:: THE EXERCISE ::
Below is a listing; restate from it, character for character, the lines beginning at the line holding "rise, heading, tilt" and ending at the line holding "for node in", both included.

+ + + + + + +

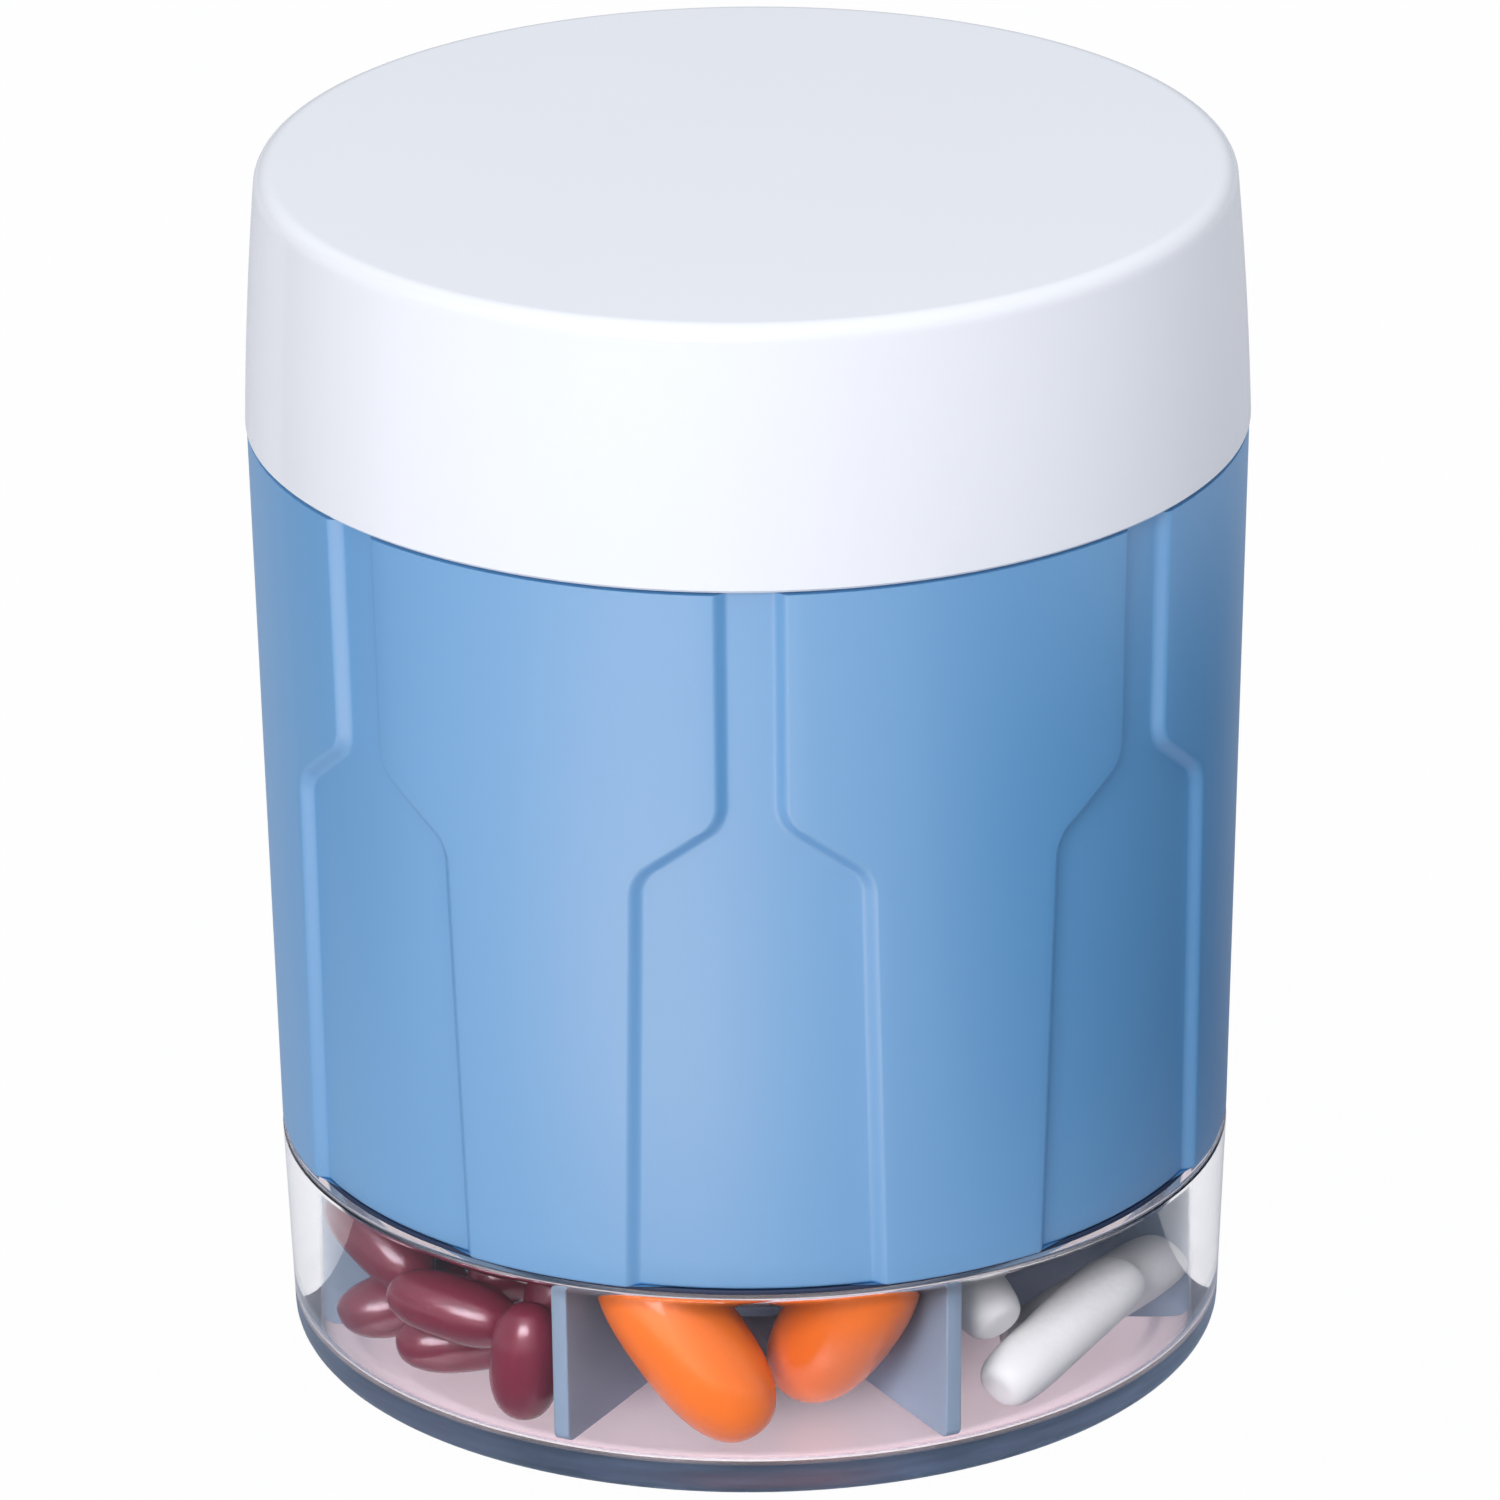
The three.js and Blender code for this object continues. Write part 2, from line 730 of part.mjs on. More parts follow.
// Where each pill lies: turn about the part's axis, inset from the base's bore and rise from the floor as
// shares of the pill's length, heading from the outward direction, and tilt up from the floor, in degrees.
const pillKinds = {
  large: {
    length: baseBore * largeGelLengthShare,
    girthShare: largeGelGirthShare,
    power: gelPower,
    kind: "orangeGel",
  },
  small: {
    length: baseBore * smallGelLengthShare,
    girthShare: smallGelGirthShare,
    power: gelPower,
    kind: "burgundyGel",
  },
  caplet: {
    length: baseBore * capletLengthShare,
    girthShare: capletGirthShare,
    power: capletPower,
    kind: "whiteCoat",
  },
};
const pillPlaceShares = [
  { name: "large_softgel_1", size: "large", turn: -10.4, inset: 0.246, rise: 0.458, heading: -95, tilt: 55 },
  { name: "large_softgel_2", size: "large", turn: 14, inset: 0.386, rise: 0.466, heading: 24, tilt: 52 },
  { name: "small_softgel_1", size: "small", turn: -69.9, inset: 0.552, rise: 0.351, heading: 178, tilt: 15 },
  { name: "small_softgel_2", size: "small", turn: -50.1, inset: 1.144, rise: 0.878, heading: 171, tilt: 12 },
  { name: "small_softgel_3", size: "small", turn: -48.5, inset: 0.376, rise: 0.711, heading: -63, tilt: 10 },
  { name: "small_softgel_4", size: "small", turn: -53.8, inset: 0.651, rise: 0.292, heading: 156, tilt: 3 },
  { name: "small_softgel_5", size: "small", turn: -33.7, inset: 0.284, rise: 0.523, heading: -105, tilt: 97 },
  { name: "small_softgel_6", size: "small", turn: -37.2, inset: 0.954, rise: 0.919, heading: -169, tilt: 67 },
  { name: "small_softgel_7", size: "small", turn: -67.9, inset: 0.348, rise: 0.939, heading: -64, tilt: 36 },
  { name: "caplet_1", size: "caplet", turn: 47.7, inset: 0.21, rise: 0.337, heading: 88, tilt: 22 },
  { name: "caplet_2", size: "caplet", turn: 35.9, inset: 0.636, rise: 0.754, heading: -178, tilt: 32 },
  { name: "caplet_3", size: "caplet", turn: 62.8, inset: 0.37, rise: 0.28, heading: 61, tilt: 17 },
];

function pill({ name, size, turn, inset, rise, heading, tilt }) {
  const { length, girthShare, power, kind } = pillKinds[size];
  const mesh = piece(name, pillGeometry(length, girthShare, power), kind);
  const spot = polar(baseBore - inset * length, THREE.MathUtils.degToRad(turn));
  const course = THREE.MathUtils.degToRad(turn - 90 + heading);
  const climb = THREE.MathUtils.degToRad(tilt);
  const axis = new THREE.Vector3(
    Math.cos(climb) * Math.cos(course),
    Math.cos(climb) * Math.sin(course),
    Math.sin(climb),
  );
  mesh.position.set(spot.x, spot.y, floorThickness + rise * length);
  mesh.quaternion.setFromUnitVectors(new THREE.Vector3(0, 0, 1), axis);
  return mesh;
}

const organizer = new THREE.Group();
organizer.add(baseCup(), baseSeal(), outerShell(), dividerCore());
organizer.add(pivotBush(), pivotScrew(), selectorDisc(), pivotCap());
organizer.add(lidShell(), lidLiner(), lidSeal());
pillPlaceShares.forEach((place) => organizer.add(pill(place)));

export default organizer;
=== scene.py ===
"""Round pill organizer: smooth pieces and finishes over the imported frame."""

from __future__ import annotations

import logging
import math
from dataclasses import dataclass
from enum import Enum
from typing import Callable, Iterable, Sequence

import bmesh
import bpy
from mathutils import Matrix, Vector


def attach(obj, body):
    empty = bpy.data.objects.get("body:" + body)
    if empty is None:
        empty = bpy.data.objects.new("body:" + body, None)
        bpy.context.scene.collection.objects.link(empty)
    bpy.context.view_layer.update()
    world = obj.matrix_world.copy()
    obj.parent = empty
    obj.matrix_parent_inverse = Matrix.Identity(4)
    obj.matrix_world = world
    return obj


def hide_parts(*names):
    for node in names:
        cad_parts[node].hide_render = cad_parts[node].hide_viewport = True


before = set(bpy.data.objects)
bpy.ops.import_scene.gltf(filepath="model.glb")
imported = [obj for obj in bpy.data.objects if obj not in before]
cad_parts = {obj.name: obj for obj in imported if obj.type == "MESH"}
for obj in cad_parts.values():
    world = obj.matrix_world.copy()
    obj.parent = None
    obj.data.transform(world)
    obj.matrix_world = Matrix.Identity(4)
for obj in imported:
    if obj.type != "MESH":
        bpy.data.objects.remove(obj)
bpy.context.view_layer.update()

LOG = logging.getLogger("pill_organizer")
MM = 0.001
COMPARTMENTS = 7
PITCH = 2 * math.pi / COMPARTMENTS
FINE_COUNT = 168
SMALL_COUNT = 64
ROUNDING_STEPS = 3
LEAST_RADIUS = 1e-4
NEAR = 0.1  # millimetres within which a vertex lies at a limit
ALONG = 0.9  # least share of a normal along the axis that its face looks along

VALUE = "NodeSocketFloat"
VECTOR = "NodeSocketVector"
COLOUR = "NodeSocketColor"
WHITE = (1, 1, 1, 1)
BLACK = (0, 0, 0, 1)

Colour = tuple[float, float, float]
Ring = tuple[float, float]
Corner = tuple[float, float, float]
Corners = tuple[tuple[Corner, ...], ...]
Piece = bpy.types.Object
Tree = bpy.types.NodeTree
Node = bpy.types.Node
Socket = bpy.types.NodeSocket


class Body(Enum):
    """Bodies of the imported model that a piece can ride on."""

    ORGANIZER = "organizer"
    SELECTOR = "selector"
    LID = "lid"


class Close(Enum):
    """How the first and the last ring of a turned piece are closed."""

    CAPS = "both ends run to the axis"
    RING = "the last ring joins the first"


def deselect_all() -> None:
    """Leave edit mode and deselect every object."""
    if bpy.context.object and bpy.context.object.mode != "OBJECT":
        bpy.ops.object.mode_set(mode="OBJECT")
    bpy.ops.object.select_all(action="DESELECT")


def activate(piece: Piece) -> None:
    """Select one object alone and make it the active one."""
    deselect_all()
    piece.select_set(True)
    bpy.context.view_layer.objects.active = piece


def edit(piece: Piece) -> None:
    """Enter edit mode on a piece with nothing selected."""
    activate(piece)
    bpy.ops.object.mode_set(mode="EDIT")
    bpy.ops.mesh.select_all(action="DESELECT")


def leave_edit() -> None:
    """Go back to object mode."""
    bpy.ops.object.mode_set(mode="OBJECT")


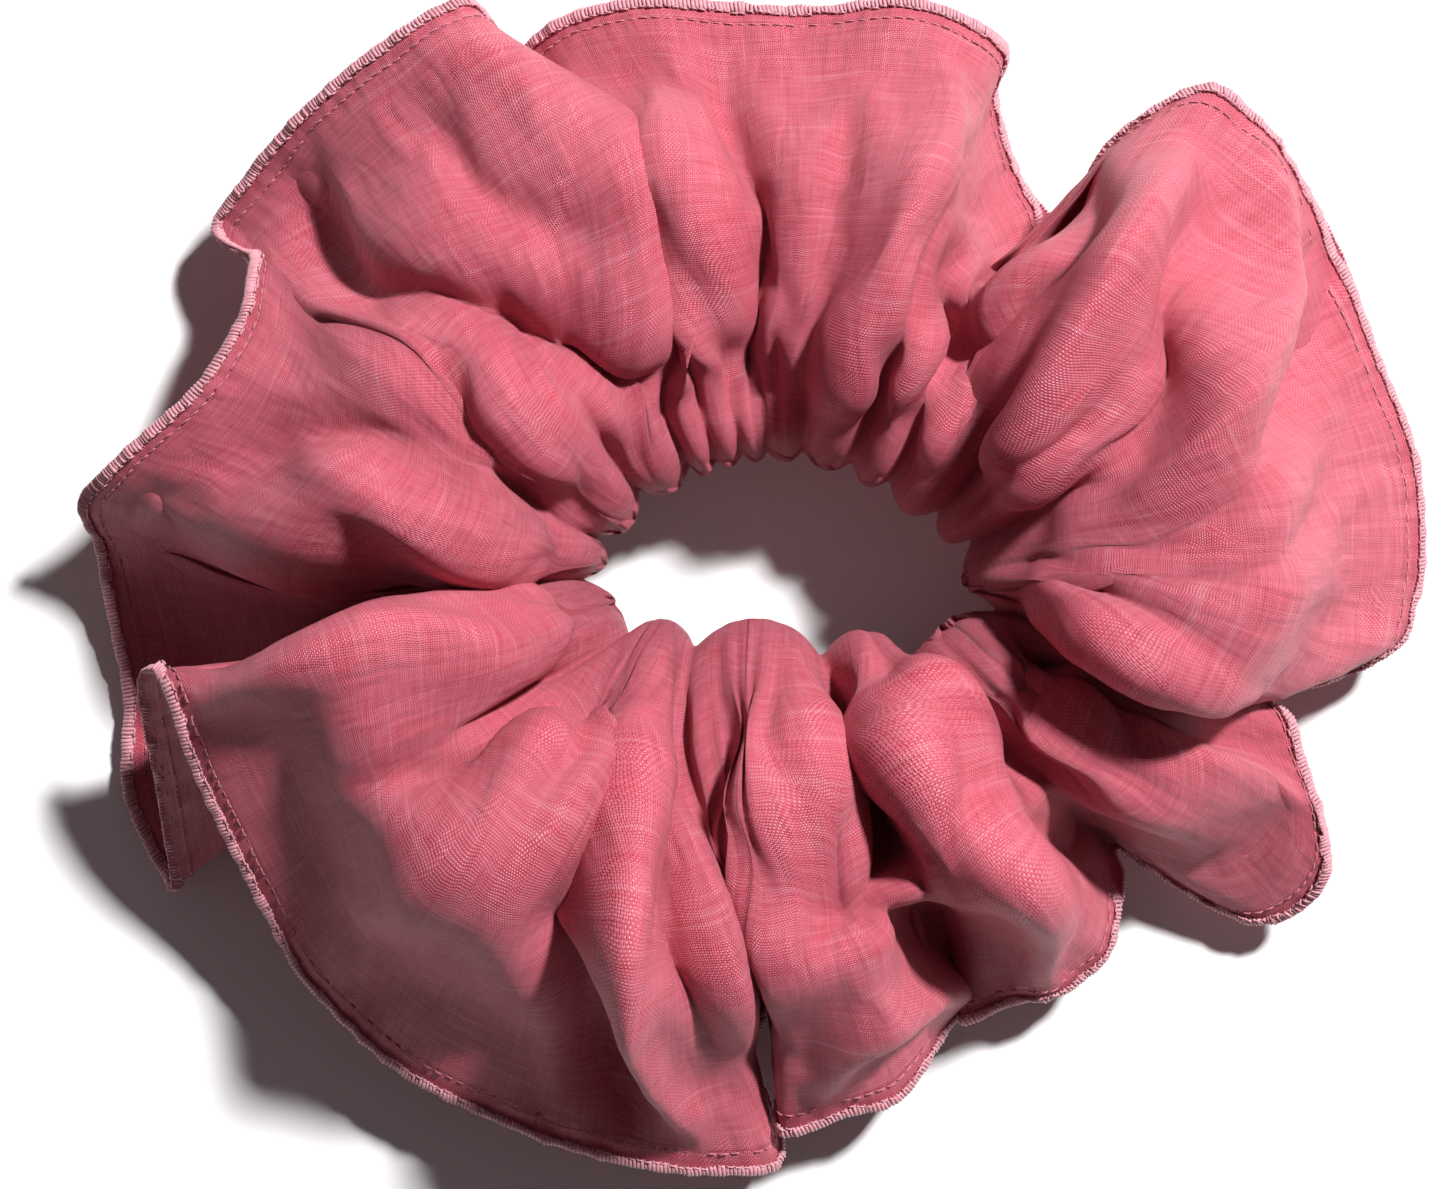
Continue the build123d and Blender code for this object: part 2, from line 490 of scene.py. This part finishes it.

+ + + + + + +

:: REPLY ::
function pill({ name, size, turn, inset, rise, heading, tilt }) {
  const { length, girthShare, power, kind } = pillKinds[size];
  const mesh = piece(name, pillGeometry(length, girthShare, power), kind);
  const spot = polar(baseBore - inset * length, THREE.MathUtils.degToRad(turn));
  const course = THREE.MathUtils.degToRad(turn - 90 + heading);
  const climb = THREE.MathUtils.degToRad(tilt);
  const axis = new THREE.Vector3(
    Math.cos(climb) * Math.cos(course),
    Math.cos(climb) * Math.sin(course),
    Math.sin(climb),
  );
  mesh.position.set(spot.x, spot.y, floorThickness + rise * length);
  mesh.quaternion.setFromUnitVectors(new THREE.Vector3(0, 0, 1), axis);
  return mesh;
}

const organizer = new THREE.Group();
organizer.add(baseCup(), baseSeal(), outerShell(), dividerCore());
organizer.add(pivotBush(), pivotScrew(), selectorDisc(), pivotCap());
organizer.add(lidShell(), lidLiner(), lidSeal());
pillPlaceShares.forEach((place) => organizer.add(pill(place)));

export default organizer;
=== scene.py ===
"""Round pill organizer: smooth pieces and finishes over the imported frame."""

from __future__ import annotations

import logging
import math
from dataclasses import dataclass
from enum import Enum
from typing import Callable, Iterable, Sequence

import bmesh
import bpy
from mathutils import Matrix, Vector


def attach(obj, body):
    empty = bpy.data.objects.get("body:" + body)
    if empty is None:
        empty = bpy.data.objects.new("body:" + body, None)
        bpy.context.scene.collection.objects.link(empty)
    bpy.context.view_layer.update()
    world = obj.matrix_world.copy()
    obj.parent = empty
    obj.matrix_parent_inverse = Matrix.Identity(4)
    obj.matrix_world = world
    return obj


def hide_parts(*names):
    for node in names:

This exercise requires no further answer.